Despite its many guises, a 20-minute neighbourhood is essentially a people-focused way of planning, placing daily activities within a reasonable walking distance from home.
Quality services, community infrastructure, community engagement and the temporal aspects of this concept are key to ensuring places function as walkable neighbourhoods.
The past year has been tumultuous for UK town centres, with figures showing that 17,500 stores closed throughout 2020. However, this does not need to lead to the suburbia of the past. In fact, implementing 20-minute neighbourhoods in our cities should increase residential use and revitalise high streets.
This requires challenging the status quo: from the types of housing permitted to lease agreements and permitted activity to support home working.
Mixed tenure and housing typologies are vital for equitable neighbourhoods. Town centre housing offers great living options for the elderly, with amenities within walking distance.

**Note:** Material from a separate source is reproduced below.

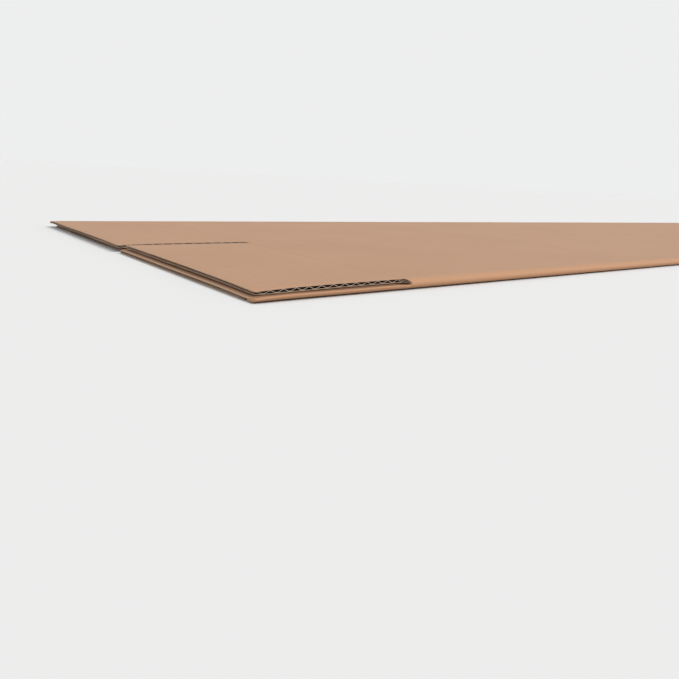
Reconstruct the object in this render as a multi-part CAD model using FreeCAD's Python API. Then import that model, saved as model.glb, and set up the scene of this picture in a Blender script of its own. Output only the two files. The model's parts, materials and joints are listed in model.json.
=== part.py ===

However, in building greener, walkable places, we must not price out lower-income households. Offering variety – rather than large, homogenous homes – can ensure equitable development.
Working with an existing community in retrofitting, extending or building adjoining neighbourhoods will be essential to successfully implement this concept. Ramboll’s research of implementation globally shows different meaningful engagement methods, including participatory budgeting. Local community groups, businesses, landowners and residents must actively participate in the understanding, design, making and living process, requiring varying levels of support depending on the neighbourhood’s starting point.
Interventions (eg high-quality and safe cycling routes) must be defined and delivered locally through place-based understanding and as part of a local plan for change.
Local governments need to drive ambition locally, take ownership of the issues hindering 20-minute neighbourhoods and implement solutions.